Sometimes that happens through organizations like SURJ, but it primarily plays out in our daily lives, in one-on-one situations, maybe even with family around the holidays. What might productive conversations involve?

  • Stripping out the jargon, which is not the same as dumbing down the ideas.
  • Being open to questions and challenges, rather than dogmatically gasping, “You can’t say that.”
  • Being mindful of who we’re talking to and whether our message is getting through.
  • Not throwing up our hands when our message isn’t heard, but digging deeper to find a place of common language and understanding.
  • Admitting our own struggles with understanding how racism and privilege have shaped our lives and sharing our experiences of learning more about these issues.
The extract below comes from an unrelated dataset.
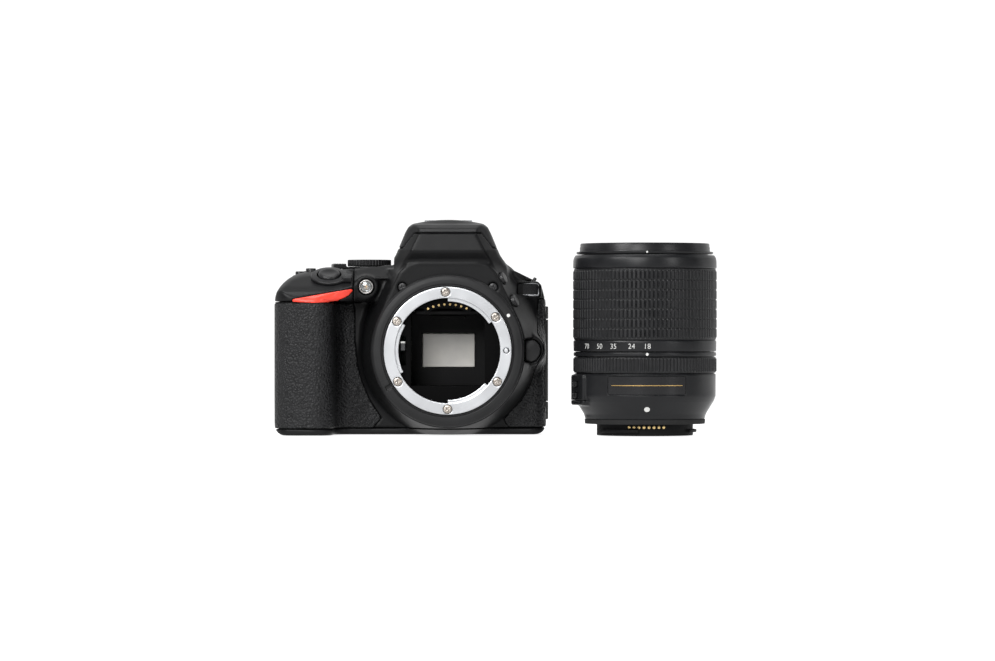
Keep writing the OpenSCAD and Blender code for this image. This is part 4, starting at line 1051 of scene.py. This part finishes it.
solid("bayonet_tube_form", (-23.8, -23.8, -0.4), (23.8, 23.8, 6.0), 0.24, bayonet_field, "inner",
      "zoom_lens", "mount_steel", origin=LENS)
pins = []
for i in range(8):
    a = FRONT + (i - 3.5) * 0.102
    o = lathe("pin", [(0, -0.5), (0.66, -0.5), (0.66, 0.1), (0.45, 0.3), (0, 0.36)], (0, 0, 0), "gold",
              "zoom_lens", "contact_gold", n=20, hollow=False)
    m = Matrix.Rotation(a + math.pi / 2, 4, "Z") @ turned("X", 90)
    m.translation = Vector((LX + 22.0 * math.cos(a), LY + 22.0 * math.sin(a), 3.9))
    pins.append(place(o, m))
put(join(pins, "lens_contacts"), "gold", "zoom_lens", "contact_gold")


def block_field(g):
    return both(both(radius(g) - 22.0, 21.0 - radius(g), 0.1),
                box_sdf(g, (-9.0, -24, 3.0), (9.0, -18, 4.9), 0.5), 0.1)


solid("lens_contact_block", (-9.4, -23.0, 2.7), (9.4, -19.5, 5.4), 0.16, block_field, "inner", "zoom_lens",
      "barrel_black", origin=LENS)
lathe("rear_element_form", [(12.45, 1.9), (17.8, 1.9), (17.8, 7.9), (12.45, 7.9)], LENS, "inner",
      "zoom_lens", "barrel_black", "rear_element", bevel=0.3, n=96)
lathe("rear_glass_form", [(0, 3.2)] + [(12.4 * s, 3.2 + 0.9 * s * s) for s in (0.25, 0.5, 0.75, 1.0)]
      + [(12.4, 6.4), (0, 6.4)], LENS, "glass", "zoom_lens", "front_glass", n=96, hollow=False)


def on_barrel(o, radius, angle, height):
    """Wraps a flat mesh, drawn in mm round its own origin, on the lens at an angle."""
    m = o.data
    co = np.zeros(len(m.vertices) * 3, np.float32)
    m.vertices.foreach_get("co", co)
    co = co.reshape(-1, 3) * 1000
    a = angle + co[:, 0] / radius
    r = radius + co[:, 2]
    out = np.stack([LX + r * np.cos(a), LY + r * np.sin(a), height + co[:, 1]], 1) / 1000
    m.vertices.foreach_set("co", out.astype(np.float32).ravel())
    m.update()
    return o


def numeral(text, size):
    c = bpy.data.curves.new("numeral", "FONT")
    c.body = text
    c.size = size / 1000
    c.align_x, c.align_y = "CENTER", "CENTER"
    c.extrude = 0.00004
    c.offset = -0.00004
    c.resolution_u = 4
    o = bpy.data.objects.new("numeral", c)
    scene.collection.objects.link(o)
    bpy.context.view_layer.update()
    m = bpy.data.meshes.new_from_object(o.evaluated_get(bpy.context.evaluated_depsgraph_get()))
    bpy.data.objects.remove(o)
    n = bpy.data.objects.new("numeral_" + text, m)
    scene.collection.objects.link(n)
    return n


digits = [on_barrel(numeral(tx, 3.3), 32.1, FRONT - math.radians(dg), 39.9)
          for tx, dg in (("18", 0), ("24", 12.5), ("35", 27.7), ("50", 40.7), ("70", 55.4))]
put(join(digits, "focal_length_scale"), "white", "zoom_ring", "lever_white")


def dot(name, r, radius, angle, height, body, tilt=0.0):
    a = np.linspace(0, 2 * math.pi, 28, endpoint=False)
    v = [(r * math.cos(q), r * math.sin(q), 0.07) for q in a] + [(r * math.cos(q), r * math.sin(q), -0.1)
                                                                 for q in a]
    f = [tuple(range(28)),
         tuple(range(55, 27, -1))] + [(i, i + 28, (i + 1) % 28 + 28, (i + 1) % 28) for i in range(28)]
    o = mesh_object(name, v, f, False)
    if tilt:
        place(o, Matrix.Rotation(tilt, 4, "X"))
    on_barrel(o, radius, angle, height)
    return put(o, "white", body, "lever_white")


dot("index_dot", 0.62, 32.0, FRONT, 36.45, "zoom_lens")
dot("hood_dot", 0.42, 30.72, FRONT, 81.8, "inner_barrel")
dot("mount_dot", 1.25, 28.85, FRONT, 12.0, "zoom_lens", tilt=math.radians(31))

# blank plate on the barrel with one plain line
PLATE_Z, N_U, N_V, N_LINE = 22.6, 48, 6, 40
pv = [(-18.3 + 36.6 * i / N_U, -4.05 + 8.1 * j / N_V, h)
      for h in (0.0, -0.25) for i in range(N_U + 1) for j in range(N_V + 1)]
row, sheet = N_V + 1, (N_V + 1) * (N_U + 1)
pf = []
for i in range(N_U):
    for j in range(N_V):
        q = (i * row + j, (i + 1) * row + j, (i + 1) * row + j + 1, i * row + j + 1)
        pf += [q, tuple(k + sheet for k in reversed(q))]
inlay = mesh_object("lens_plate", pv, pf, True, 40)
put(on_barrel(inlay, 31.35, FRONT, PLATE_Z), "plate", "zoom_lens", "barrel_black")
v = [(-16.5 + 33 * i / N_LINE, sy, 0.04) for i in range(N_LINE + 1) for sy in (-0.14, 0.14)]
line = mesh_object("plate_line", v, [(2 * i, 2 * i + 2, 2 * i + 3, 2 * i + 1) for i in range(N_LINE)], False)
put(on_barrel(line, 31.4, FRONT, PLATE_Z), "goldline", "zoom_lens", "lever_white")


def switch_tab(g, zc):
    base = box_sdf(g, (31.95, -2.8, zc - 1.1), (32.9, 0.8, zc + 1.1), 0.2)
    tab = box_sdf(g, (32.4, -2.4, zc - 0.85), (34.0, 0.4, zc + 0.85), 0.3)
    groove = np.abs((g[1] + 1.0) % 0.8 - 0.4) - 0.12
    return either(base, less(tab, np.maximum(groove, 33.75 - g[0]), 0.05), 0.2)


for name, zc in SWITCHES.items():
    solid(name + "_form", (31.5, -3.2, zc - 1.6), (34.5, 1.2, zc + 1.6), 0.11, partial(switch_tab, zc=zc),
          "button", name, "button_black", name, origin=LENS, turn=rot("Z", PANEL))

# ---------------------------------------------------------------- mirrors: dark holders with silvered glass


def mirror(name, lo, hi, frame_box, pin, tray, glass, h):
    """A holder on its hinge pin, open at the top for the glass. Boxes are (low corner, high corner)."""
    solid(name + "_holder", lo, hi, h[0],
          lambda g: less(either(box_sdf(g, *frame_box), rod(g, "x", *pin, 0.1), 0.3), box_sdf(g, *tray), 0.1),
          "inner", NAMES[name], "mirror_silver", NAMES[name])
    solid(name + "_glass", glass[2], glass[3], h[1], lambda g: box_sdf(g, glass[0], glass[1], glass[4]),
          "mirror", NAMES[name], "mirror_silver")


NAMES = {"mirror": "reflex_mirror", "sub_mirror": "sub_mirror"}
mirror("mirror", (-16, -27.5, 53.6), (16, 7, 57), ((-14.6, -26, 54.3), (14.6, 4.7, 56.1), 0.5),
       ((5.2, 55.2), 0.8, -18.7, 18.7), ((-13.4, -25, 55.5), (13.4, 3.2, 58), 0.3),
       ((-13.3, -24.9, 55.4), (13.3, 3.1, 56.0), (-14, -26, 54.9), (14, 4, 56.4), 0.15), (0.3, 0.24))
mirror("sub_mirror", (-9, -11.5, 52), (9, 3, 54.6), ((-8, -9.4, 53.0), (8, 2, 53.9), 0.3),
       ((-10, 53.3), 0.75, -8, 8), ((-7.2, -8.4, 53.5), (7.2, 1.4, 54.5), 0.2),
       ((-7.1, -8.3, 53.4), (7.1, 1.3, 53.75), (-7.6, -9, 53.1), (7.6, 2, 54.1), 0.1), (0.24, 0.2))


def carry(node, mat, width=0.25, segments=2):
    """A CAD node whose shape is right: rounded edges and a node material."""
    o = N[node]
    o.data.materials.clear()
    o.data.materials.append(M[mat])
    for p in o.data.polygons:
        p.material_index = 0
    weld = o.modifiers.new("weld", "WELD")
    weld.merge_threshold = 0.000005
    b = o.modifiers.new("edges", "BEVEL")
    b.width = width / 1000
    b.segments = segments
    b.limit_method = "ANGLE"
    b.angle_limit = math.radians(35)
    b.harden_normals = True
    return o


for node, mat, width in (("thumb_rubber", "leather", 0.5), ("mirror_box", "flock", 0.15),
                         ("contact_pins", "gold", 0.12), ("shutter_frame", "shutter", 0.15),
                         ("shutter_curtain", "shutter", 0.08), ("circuit_boards", "board", 0.1),
                         ("battery", "battery", 0.5), ("memory_card", "card", 0.25),
                         ("focusing_screen", "clear", 0.1), ("pentamirror", "silvered", 0.2),
                         ("eyepiece_lens", "clear", 0.3), ("eyecup", "rubber", 0.8),
                         ("hot_shoe", "shoe", 0.15), ("tripod_socket", "shoe", 0.25),
                         ("aperture_lever", "lever_dark", 0.3), ("monitor_housing", "cover", 0.7),
                         ("monitor_screen", "screen", 0.15), ("image_sensor", "ceramic", 0.15)):
    carry(node, mat, width)
solid("sensor_window", (-12.5, 11.6, 29.5), (12.5, 12.9, 46.5), 0.2,
      lambda g: box_sdf(g, (-11.9, 12.0, 30.3), (11.9, 12.6, 45.7), 0.15), "sensor", "camera_body",
      "sensor_glass")
solid("aperture_lever_tab", (-21.4, -32.7, 40.8), (-18.6, -28.6, 43), 0.16,
      lambda g: box_sdf(g, (-21.0, -31.7, 41.2), (-18.95, -29.2, 42.15), 0.3), "lever", "aperture_lever",
      "lever_white")

# ---------------------------------------------------------------- paper sweep, lights and camera


def stage_mesh(name, verts, faces, mat):
    m = bpy.data.meshes.new(name)
    m.from_pydata(verts, [], faces)
    m.update()
    m.polygons.foreach_set("use_smooth", np.ones(len(m.polygons), bool))
    o = bpy.data.objects.new(name, m)
    scene.collection.objects.link(o)
    m.materials.append(mat)
    return o


paper = material("studio_paper", (0.3, 0.3, 0.3), 0.8, spec=0.1, mottle=0.01, grain=(400, 0.02, 0.05))
paper.node_tree.nodes["Principled BSDF"].inputs["Emission Color"].default_value = (1, 1, 1, 1)
paper.node_tree.nodes["Principled BSDF"].inputs["Emission Strength"].default_value = 0.86
depth = [(-3.0, -0.0004), (1.2, -0.0004)] + [(1.2 + 0.8 * math.sin(a), 0.8 - 0.8 * math.cos(a) - 0.0004)
                                             for a in np.radians(np.linspace(8, 90, 11))] + [(2.0, 3.5)]
verts, faces = [], []
for i, (py, pz) in enumerate(depth):
    verts += [(-4, py, pz), (4, py, pz)]
    if i:
        faces.append((2 * i - 2, 2 * i - 1, 2 * i + 1, 2 * i))
stage_mesh("studio_sweep", verts, faces, paper)

world = bpy.data.worlds.new("studio")
scene.world = world
world.use_nodes = True
world.node_tree.nodes["Background"].inputs["Color"].default_value = (1, 1, 1, 1)
world.node_tree.nodes["Background"].inputs["Strength"].default_value = 0.1


def softbox(name, at, look, size, power):
    data = bpy.data.lights.new(name, "AREA")
    data.shape = "RECTANGLE"
    data.size, data.size_y = size
    data.energy = power
    o = bpy.data.objects.new(name, data)
    o.location = at
    o.rotation_euler = (Vector(look) - Vector(at)).to_track_quat("-Z", "Y").to_euler()
    scene.collection.objects.link(o)
    return o


for light in (("front", (-0.3, -1.45, 0.62), (0, 0, 0.05), (0.5, 0.6), 17.0),
              ("key", (-0.75, -0.85, 0.8), (-0.02, 0, 0.05), (0.3, 0.5), 13.5),
              ("fill", (0.9, -0.9, 0.4), (0.03, 0, 0.05), (0.25, 0.6), 4.5),
              ("top", (0.0, -0.1, 0.95), (0, 0, 0.05), (0.8, 0.35), 8.0),
              ("rim_left", (-0.8, 0.15, 0.35), (-0.05, 0, 0.05), (0.2, 0.6), 0.6),
              ("rim_right", (0.85, 0.2, 0.3), (0.05, 0, 0.05), (0.2, 0.6), 0.6)):
    softbox(*light)

LENS_MM = 159.3
EYE = (0.0223, -2.0, 0.0470)          # in metres, level with the middle of the body
cam = bpy.data.cameras.new("camera")
cam.sensor_width = 36
cam.lens = LENS_MM
cam.clip_start = 0.01
cam_o = bpy.data.objects.new("camera", cam)
cam_o.location = EYE
cam_o.rotation_euler = (math.radians(90), 0, 0)
scene.collection.objects.link(cam_o)
scene.camera = cam_o
scene.view_settings.view_transform = "Standard"
scene.view_settings.look = "None"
I don’t think that’s the whole answer, because we can’t just have separate conversations happening on opposite ends of our movement. We can’t prioritize the needs of (mostly) white people who are trying to get up to speed on these ideas to the detriment of people of color, or we’ll have failed everyone. So, I don’t have all the answers, but I want to open up the question for all of us to consider. What do productive discussions about race with white people look like to you?

Freeing Speech

I believe as much as anyone else that our words matter, that our intent matters, and that the impact our words have on others matters. And that’s exactly why I don’t want us stifle to our discussions out of fear. That’s why I’m putting this topic out there, with possibly offensive framing or wrong-headed logic, because I don’t want my own fear to hold me back from an important conversation. Am I missing the mark? Tell it to me straight.

Our liberal language may not be what lost us this election, but at a moment when we have the opportunity to welcome many new people into crucial discussions about race and justice, we should be careful not to choose our words too carefully.